Records that describe objects
(begin)

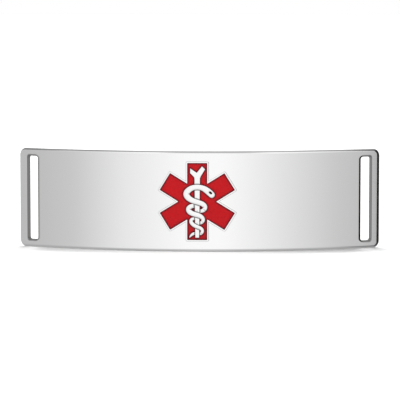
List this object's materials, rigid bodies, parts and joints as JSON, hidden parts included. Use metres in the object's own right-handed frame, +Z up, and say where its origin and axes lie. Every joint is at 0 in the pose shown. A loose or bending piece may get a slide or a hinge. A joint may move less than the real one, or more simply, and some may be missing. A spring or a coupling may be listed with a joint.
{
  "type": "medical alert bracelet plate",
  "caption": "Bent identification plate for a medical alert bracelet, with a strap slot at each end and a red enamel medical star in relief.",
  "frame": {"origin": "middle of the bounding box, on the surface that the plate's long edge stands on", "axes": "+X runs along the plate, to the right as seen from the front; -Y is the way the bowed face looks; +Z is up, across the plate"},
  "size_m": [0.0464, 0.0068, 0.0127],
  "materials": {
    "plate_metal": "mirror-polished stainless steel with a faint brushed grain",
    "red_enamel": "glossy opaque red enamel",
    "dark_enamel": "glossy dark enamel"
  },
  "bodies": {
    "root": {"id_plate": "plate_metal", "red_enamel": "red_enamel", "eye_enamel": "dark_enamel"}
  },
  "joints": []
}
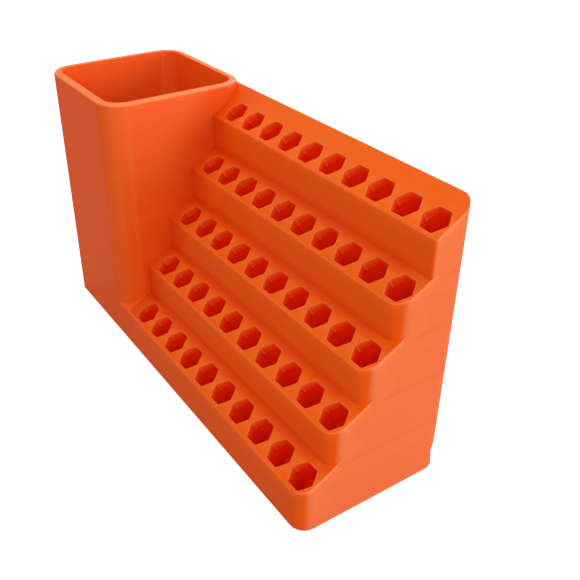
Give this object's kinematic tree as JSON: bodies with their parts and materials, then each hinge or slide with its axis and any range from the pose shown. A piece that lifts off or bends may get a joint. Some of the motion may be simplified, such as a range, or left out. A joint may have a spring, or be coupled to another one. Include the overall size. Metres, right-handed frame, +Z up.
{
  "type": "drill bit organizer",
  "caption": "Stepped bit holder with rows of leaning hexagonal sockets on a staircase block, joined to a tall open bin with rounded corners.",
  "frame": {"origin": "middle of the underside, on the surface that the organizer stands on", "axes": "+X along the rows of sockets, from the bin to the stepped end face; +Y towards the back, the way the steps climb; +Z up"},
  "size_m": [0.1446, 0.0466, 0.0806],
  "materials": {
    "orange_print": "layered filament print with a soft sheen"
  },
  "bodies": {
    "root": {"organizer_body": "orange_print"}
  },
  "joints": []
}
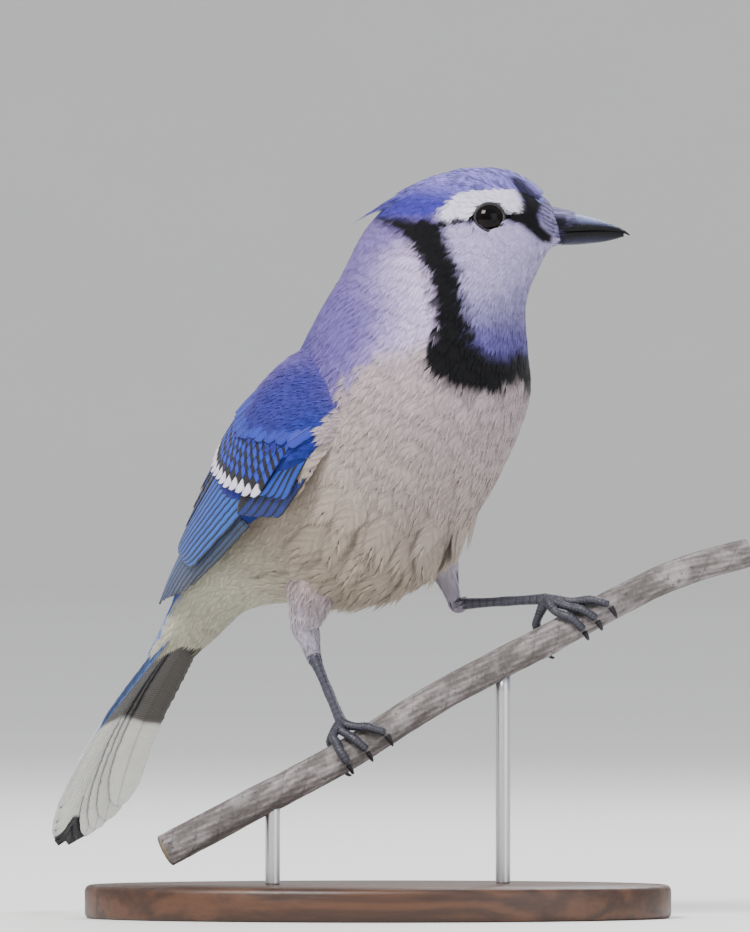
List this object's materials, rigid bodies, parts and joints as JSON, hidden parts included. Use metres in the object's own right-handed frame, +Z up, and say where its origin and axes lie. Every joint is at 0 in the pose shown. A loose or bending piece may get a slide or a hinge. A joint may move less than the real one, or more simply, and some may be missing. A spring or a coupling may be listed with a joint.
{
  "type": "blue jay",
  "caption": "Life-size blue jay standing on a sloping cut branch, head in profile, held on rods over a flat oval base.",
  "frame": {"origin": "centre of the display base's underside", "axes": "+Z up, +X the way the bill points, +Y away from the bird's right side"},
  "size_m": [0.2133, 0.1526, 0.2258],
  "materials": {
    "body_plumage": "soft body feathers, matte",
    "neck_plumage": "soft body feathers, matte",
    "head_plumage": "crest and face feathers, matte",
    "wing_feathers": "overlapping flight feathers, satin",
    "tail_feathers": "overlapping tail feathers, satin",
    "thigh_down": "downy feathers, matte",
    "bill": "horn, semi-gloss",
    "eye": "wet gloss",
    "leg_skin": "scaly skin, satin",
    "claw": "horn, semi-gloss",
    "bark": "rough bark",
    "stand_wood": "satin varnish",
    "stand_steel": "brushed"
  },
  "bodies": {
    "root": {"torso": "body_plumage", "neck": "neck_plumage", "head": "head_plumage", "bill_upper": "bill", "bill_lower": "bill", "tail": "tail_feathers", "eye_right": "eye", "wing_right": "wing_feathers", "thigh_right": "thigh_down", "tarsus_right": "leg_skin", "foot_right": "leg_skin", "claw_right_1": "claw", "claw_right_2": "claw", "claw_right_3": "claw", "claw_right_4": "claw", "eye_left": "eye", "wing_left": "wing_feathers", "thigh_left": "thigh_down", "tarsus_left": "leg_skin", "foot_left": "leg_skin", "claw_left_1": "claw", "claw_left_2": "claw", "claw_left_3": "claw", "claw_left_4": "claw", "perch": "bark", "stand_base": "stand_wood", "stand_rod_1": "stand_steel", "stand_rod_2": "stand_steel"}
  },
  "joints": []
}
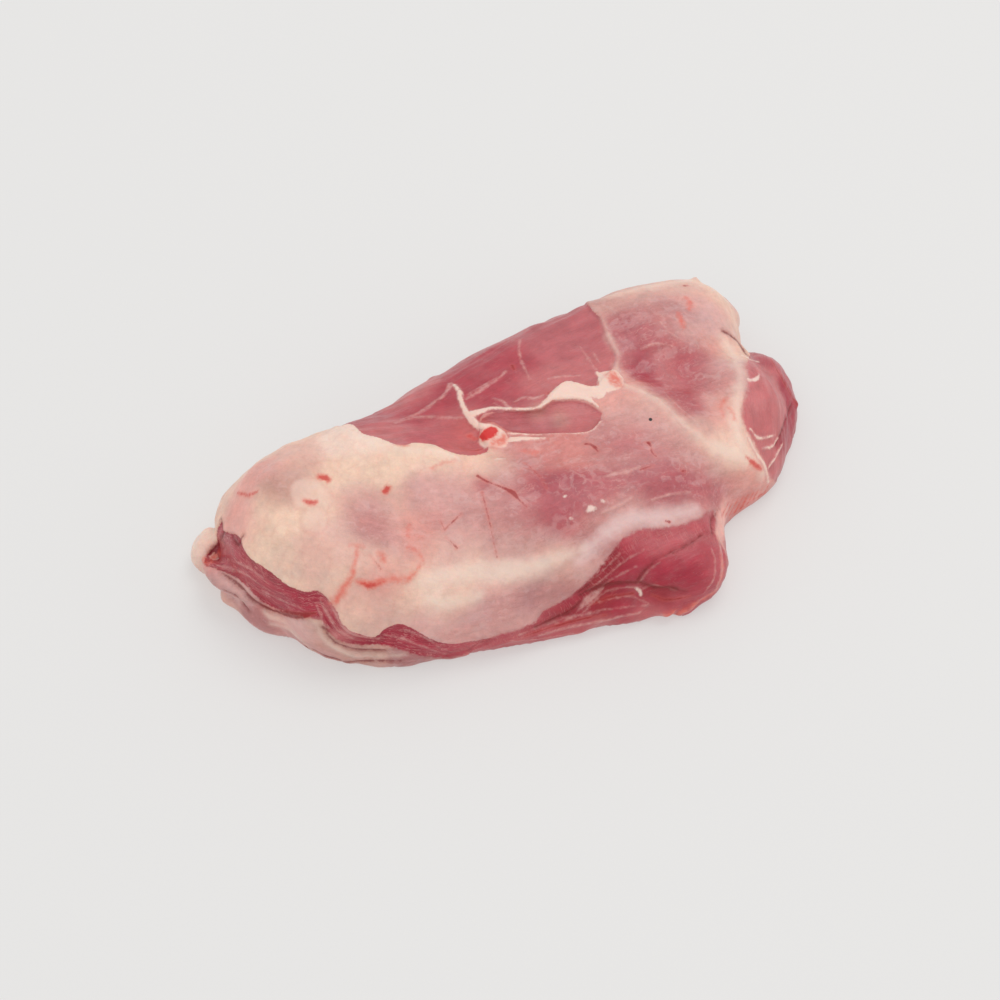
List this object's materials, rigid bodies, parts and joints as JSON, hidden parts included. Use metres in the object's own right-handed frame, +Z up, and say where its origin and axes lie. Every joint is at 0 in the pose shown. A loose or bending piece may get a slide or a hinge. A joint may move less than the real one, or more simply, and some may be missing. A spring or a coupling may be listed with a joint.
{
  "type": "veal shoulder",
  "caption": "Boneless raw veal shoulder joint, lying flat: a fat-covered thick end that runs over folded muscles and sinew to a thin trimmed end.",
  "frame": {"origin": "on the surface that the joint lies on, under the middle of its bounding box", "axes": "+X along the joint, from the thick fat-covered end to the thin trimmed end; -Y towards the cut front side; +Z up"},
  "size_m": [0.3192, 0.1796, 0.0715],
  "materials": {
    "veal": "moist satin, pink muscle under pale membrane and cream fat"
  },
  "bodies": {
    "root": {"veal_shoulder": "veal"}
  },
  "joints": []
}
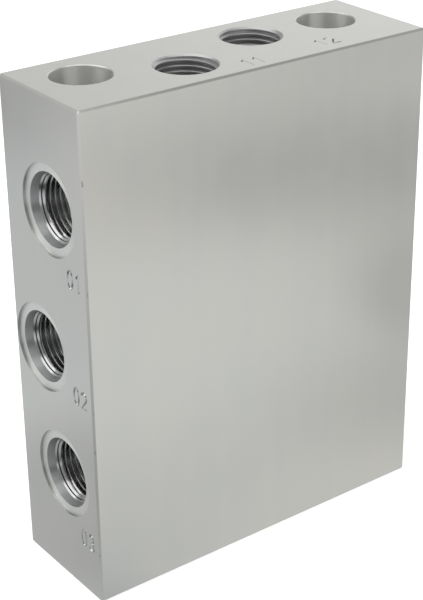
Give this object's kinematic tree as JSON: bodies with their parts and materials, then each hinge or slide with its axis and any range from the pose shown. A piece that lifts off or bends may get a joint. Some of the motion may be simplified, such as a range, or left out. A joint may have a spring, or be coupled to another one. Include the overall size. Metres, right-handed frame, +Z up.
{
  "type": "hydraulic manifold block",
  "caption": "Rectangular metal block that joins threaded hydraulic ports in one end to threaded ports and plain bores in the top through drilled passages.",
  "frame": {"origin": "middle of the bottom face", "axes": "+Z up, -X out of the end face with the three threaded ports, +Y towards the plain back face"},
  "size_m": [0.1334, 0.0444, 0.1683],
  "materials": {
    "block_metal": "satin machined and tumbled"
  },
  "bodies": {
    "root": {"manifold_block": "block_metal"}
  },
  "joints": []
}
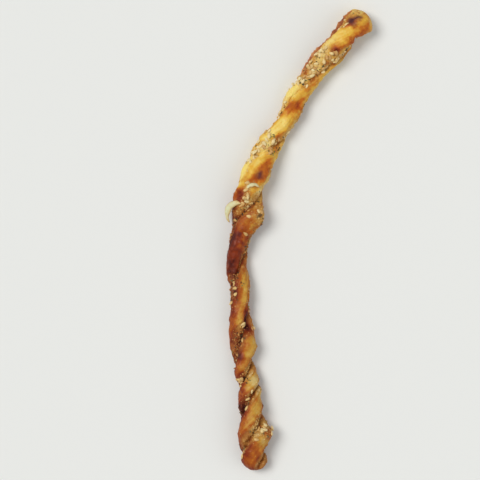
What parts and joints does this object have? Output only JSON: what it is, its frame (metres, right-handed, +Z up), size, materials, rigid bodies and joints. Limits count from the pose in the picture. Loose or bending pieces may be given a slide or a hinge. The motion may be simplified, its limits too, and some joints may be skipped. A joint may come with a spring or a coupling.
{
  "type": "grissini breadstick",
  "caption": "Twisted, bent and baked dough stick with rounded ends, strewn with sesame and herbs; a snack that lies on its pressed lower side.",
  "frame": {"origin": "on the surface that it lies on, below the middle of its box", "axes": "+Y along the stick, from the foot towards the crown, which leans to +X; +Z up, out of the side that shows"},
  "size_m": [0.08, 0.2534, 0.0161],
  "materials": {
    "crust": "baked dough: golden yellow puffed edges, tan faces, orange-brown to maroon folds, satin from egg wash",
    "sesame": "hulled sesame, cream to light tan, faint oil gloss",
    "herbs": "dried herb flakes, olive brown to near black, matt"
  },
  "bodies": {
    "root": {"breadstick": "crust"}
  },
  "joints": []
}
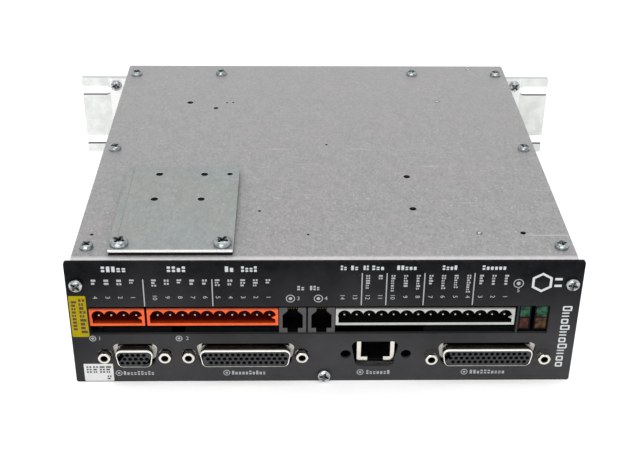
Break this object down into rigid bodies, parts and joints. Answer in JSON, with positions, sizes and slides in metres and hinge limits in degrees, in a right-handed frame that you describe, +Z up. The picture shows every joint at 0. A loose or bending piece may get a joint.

(end)

Required work —
Quote all the records exactly, please, leaving none out.

Completed exercise —
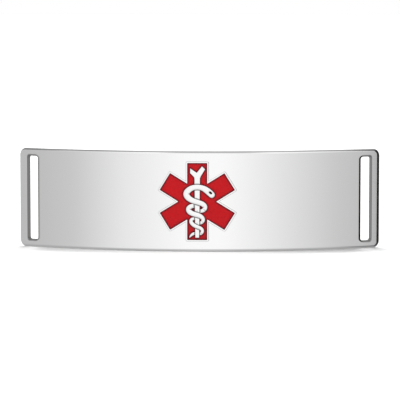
List this object's materials, rigid bodies, parts and joints as JSON, hidden parts included. Use metres in the object's own right-handed frame, +Z up, and say where its origin and axes lie. Every joint is at 0 in the pose shown. A loose or bending piece may get a slide or a hinge. A joint may move less than the real one, or more simply, and some may be missing. A spring or a coupling may be listed with a joint.
{
  "type": "medical alert bracelet plate",
  "caption": "Bent identification plate for a medical alert bracelet, with a strap slot at each end and a red enamel medical star in relief.",
  "frame": {"origin": "middle of the bounding box, on the surface that the plate's long edge stands on", "axes": "+X runs along the plate, to the right as seen from the front; -Y is the way the bowed face looks; +Z is up, across the plate"},
  "size_m": [0.0464, 0.0068, 0.0127],
  "materials": {
    "plate_metal": "mirror-polished stainless steel with a faint brushed grain",
    "red_enamel": "glossy opaque red enamel",
    "dark_enamel": "glossy dark enamel"
  },
  "bodies": {
    "root": {"id_plate": "plate_metal", "red_enamel": "red_enamel", "eye_enamel": "dark_enamel"}
  },
  "joints": []
}
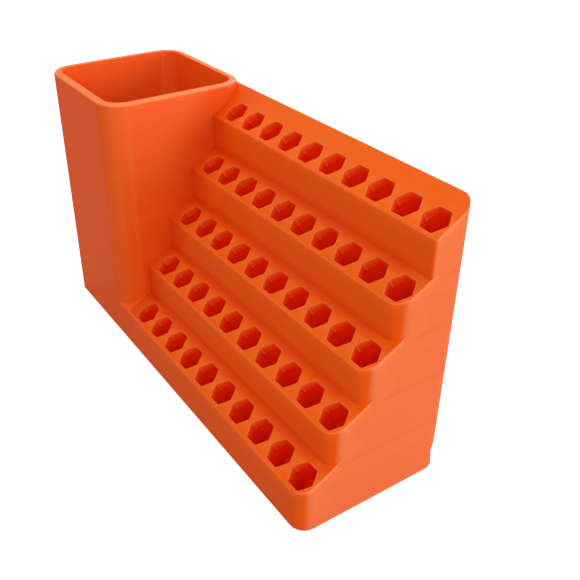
Give this object's kinematic tree as JSON: bodies with their parts and materials, then each hinge or slide with its axis and any range from the pose shown. A piece that lifts off or bends may get a joint. Some of the motion may be simplified, such as a range, or left out. A joint may have a spring, or be coupled to another one. Include the overall size. Metres, right-handed frame, +Z up.
{
  "type": "drill bit organizer",
  "caption": "Stepped bit holder with rows of leaning hexagonal sockets on a staircase block, joined to a tall open bin with rounded corners.",
  "frame": {"origin": "middle of the underside, on the surface that the organizer stands on", "axes": "+X along the rows of sockets, from the bin to the stepped end face; +Y towards the back, the way the steps climb; +Z up"},
  "size_m": [0.1446, 0.0466, 0.0806],
  "materials": {
    "orange_print": "layered filament print with a soft sheen"
  },
  "bodies": {
    "root": {"organizer_body": "orange_print"}
  },
  "joints": []
}
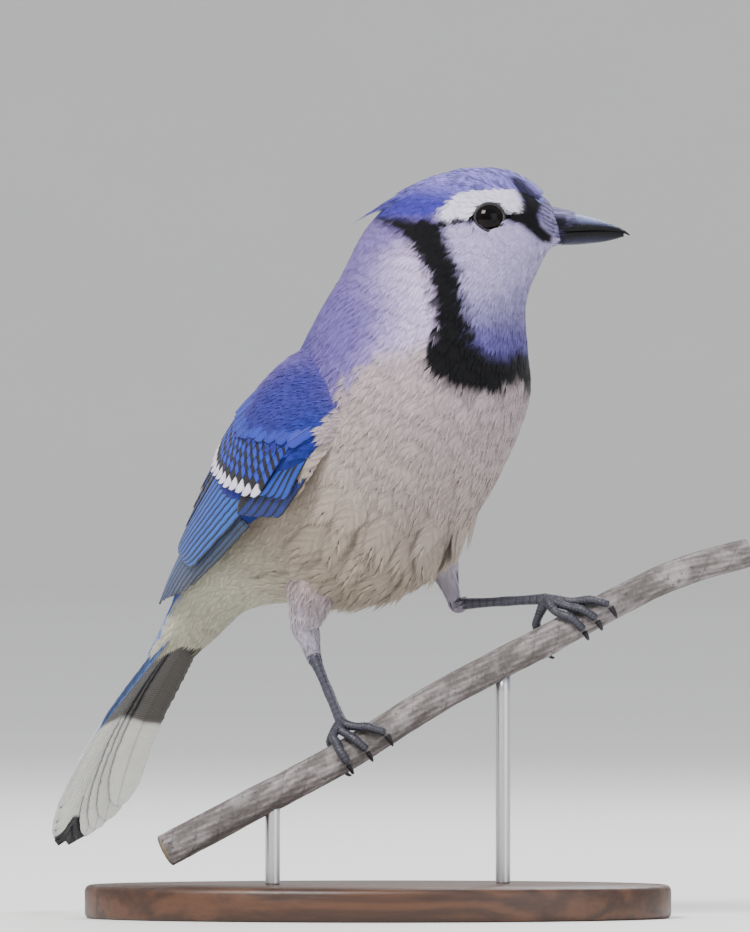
List this object's materials, rigid bodies, parts and joints as JSON, hidden parts included. Use metres in the object's own right-handed frame, +Z up, and say where its origin and axes lie. Every joint is at 0 in the pose shown. A loose or bending piece may get a slide or a hinge. A joint may move less than the real one, or more simply, and some may be missing. A spring or a coupling may be listed with a joint.
{
  "type": "blue jay",
  "caption": "Life-size blue jay standing on a sloping cut branch, head in profile, held on rods over a flat oval base.",
  "frame": {"origin": "centre of the display base's underside", "axes": "+Z up, +X the way the bill points, +Y away from the bird's right side"},
  "size_m": [0.2133, 0.1526, 0.2258],
  "materials": {
    "body_plumage": "soft body feathers, matte",
    "neck_plumage": "soft body feathers, matte",
    "head_plumage": "crest and face feathers, matte",
    "wing_feathers": "overlapping flight feathers, satin",
    "tail_feathers": "overlapping tail feathers, satin",
    "thigh_down": "downy feathers, matte",
    "bill": "horn, semi-gloss",
    "eye": "wet gloss",
    "leg_skin": "scaly skin, satin",
    "claw": "horn, semi-gloss",
    "bark": "rough bark",
    "stand_wood": "satin varnish",
    "stand_steel": "brushed"
  },
  "bodies": {
    "root": {"torso": "body_plumage", "neck": "neck_plumage", "head": "head_plumage", "bill_upper": "bill", "bill_lower": "bill", "tail": "tail_feathers", "eye_right": "eye", "wing_right": "wing_feathers", "thigh_right": "thigh_down", "tarsus_right": "leg_skin", "foot_right": "leg_skin", "claw_right_1": "claw", "claw_right_2": "claw", "claw_right_3": "claw", "claw_right_4": "claw", "eye_left": "eye", "wing_left": "wing_feathers", "thigh_left": "thigh_down", "tarsus_left": "leg_skin", "foot_left": "leg_skin", "claw_left_1": "claw", "claw_left_2": "claw", "claw_left_3": "claw", "claw_left_4": "claw", "perch": "bark", "stand_base": "stand_wood", "stand_rod_1": "stand_steel", "stand_rod_2": "stand_steel"}
  },
  "joints": []
}
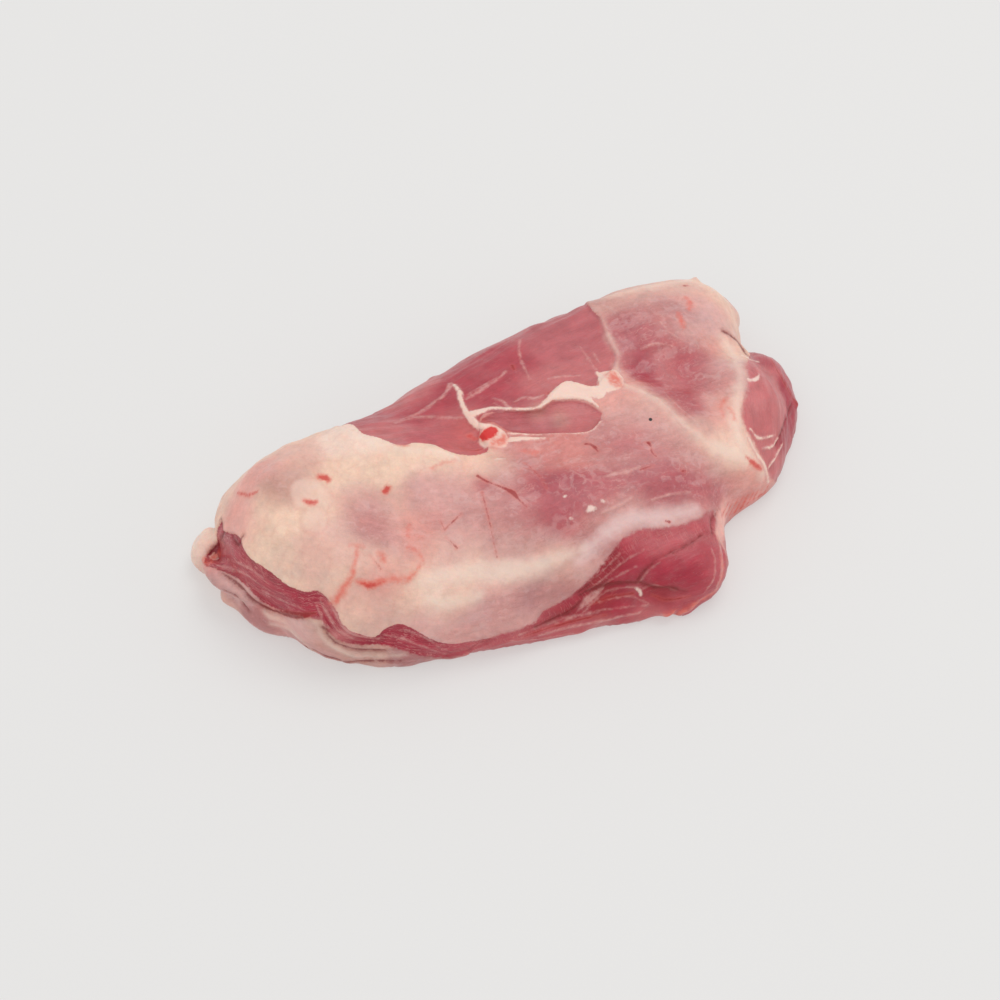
List this object's materials, rigid bodies, parts and joints as JSON, hidden parts included. Use metres in the object's own right-handed frame, +Z up, and say where its origin and axes lie. Every joint is at 0 in the pose shown. A loose or bending piece may get a slide or a hinge. A joint may move less than the real one, or more simply, and some may be missing. A spring or a coupling may be listed with a joint.
{
  "type": "veal shoulder",
  "caption": "Boneless raw veal shoulder joint, lying flat: a fat-covered thick end that runs over folded muscles and sinew to a thin trimmed end.",
  "frame": {"origin": "on the surface that the joint lies on, under the middle of its bounding box", "axes": "+X along the joint, from the thick fat-covered end to the thin trimmed end; -Y towards the cut front side; +Z up"},
  "size_m": [0.3192, 0.1796, 0.0715],
  "materials": {
    "veal": "moist satin, pink muscle under pale membrane and cream fat"
  },
  "bodies": {
    "root": {"veal_shoulder": "veal"}
  },
  "joints": []
}
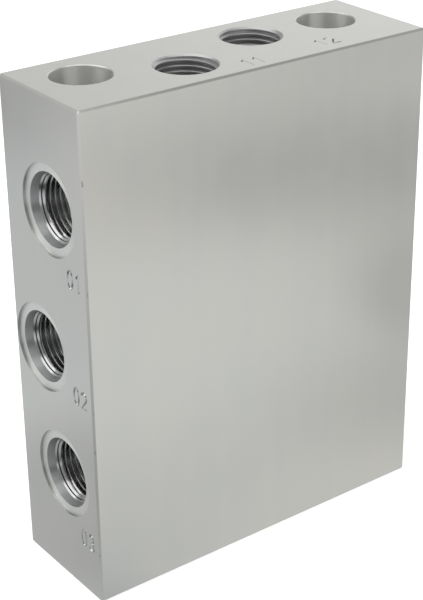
Give this object's kinematic tree as JSON: bodies with their parts and materials, then each hinge or slide with its axis and any range from the pose shown. A piece that lifts off or bends may get a joint. Some of the motion may be simplified, such as a range, or left out. A joint may have a spring, or be coupled to another one. Include the overall size. Metres, right-handed frame, +Z up.
{
  "type": "hydraulic manifold block",
  "caption": "Rectangular metal block that joins threaded hydraulic ports in one end to threaded ports and plain bores in the top through drilled passages.",
  "frame": {"origin": "middle of the bottom face", "axes": "+Z up, -X out of the end face with the three threaded ports, +Y towards the plain back face"},
  "size_m": [0.1334, 0.0444, 0.1683],
  "materials": {
    "block_metal": "satin machined and tumbled"
  },
  "bodies": {
    "root": {"manifold_block": "block_metal"}
  },
  "joints": []
}
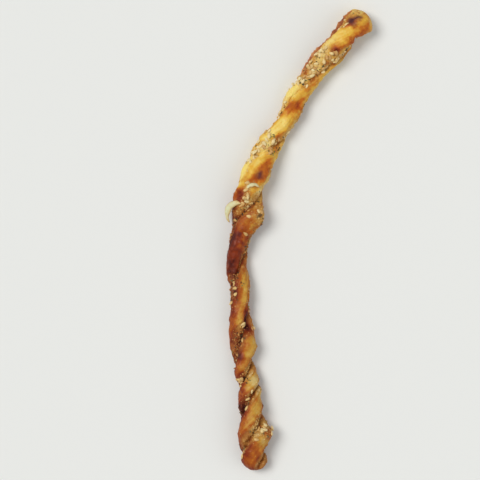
What parts and joints does this object have? Output only JSON: what it is, its frame (metres, right-handed, +Z up), size, materials, rigid bodies and joints. Limits count from the pose in the picture. Loose or bending pieces may be given a slide or a hinge. The motion may be simplified, its limits too, and some joints may be skipped. A joint may come with a spring or a coupling.
{
  "type": "grissini breadstick",
  "caption": "Twisted, bent and baked dough stick with rounded ends, strewn with sesame and herbs; a snack that lies on its pressed lower side.",
  "frame": {"origin": "on the surface that it lies on, below the middle of its box", "axes": "+Y along the stick, from the foot towards the crown, which leans to +X; +Z up, out of the side that shows"},
  "size_m": [0.08, 0.2534, 0.0161],
  "materials": {
    "crust": "baked dough: golden yellow puffed edges, tan faces, orange-brown to maroon folds, satin from egg wash",
    "sesame": "hulled sesame, cream to light tan, faint oil gloss",
    "herbs": "dried herb flakes, olive brown to near black, matt"
  },
  "bodies": {
    "root": {"breadstick": "crust"}
  },
  "joints": []
}
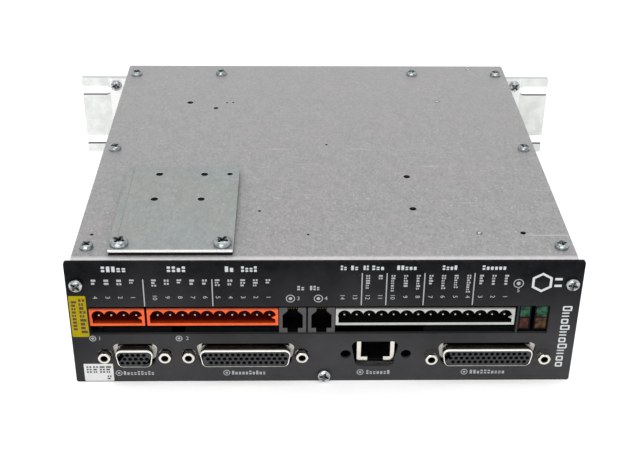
Break this object down into rigid bodies, parts and joints. Answer in JSON, with positions, sizes and slides in metres and hinge limits in degrees, in a right-handed frame that you describe, +Z up. The picture shows every joint at 0. A loose or bending piece may get a joint.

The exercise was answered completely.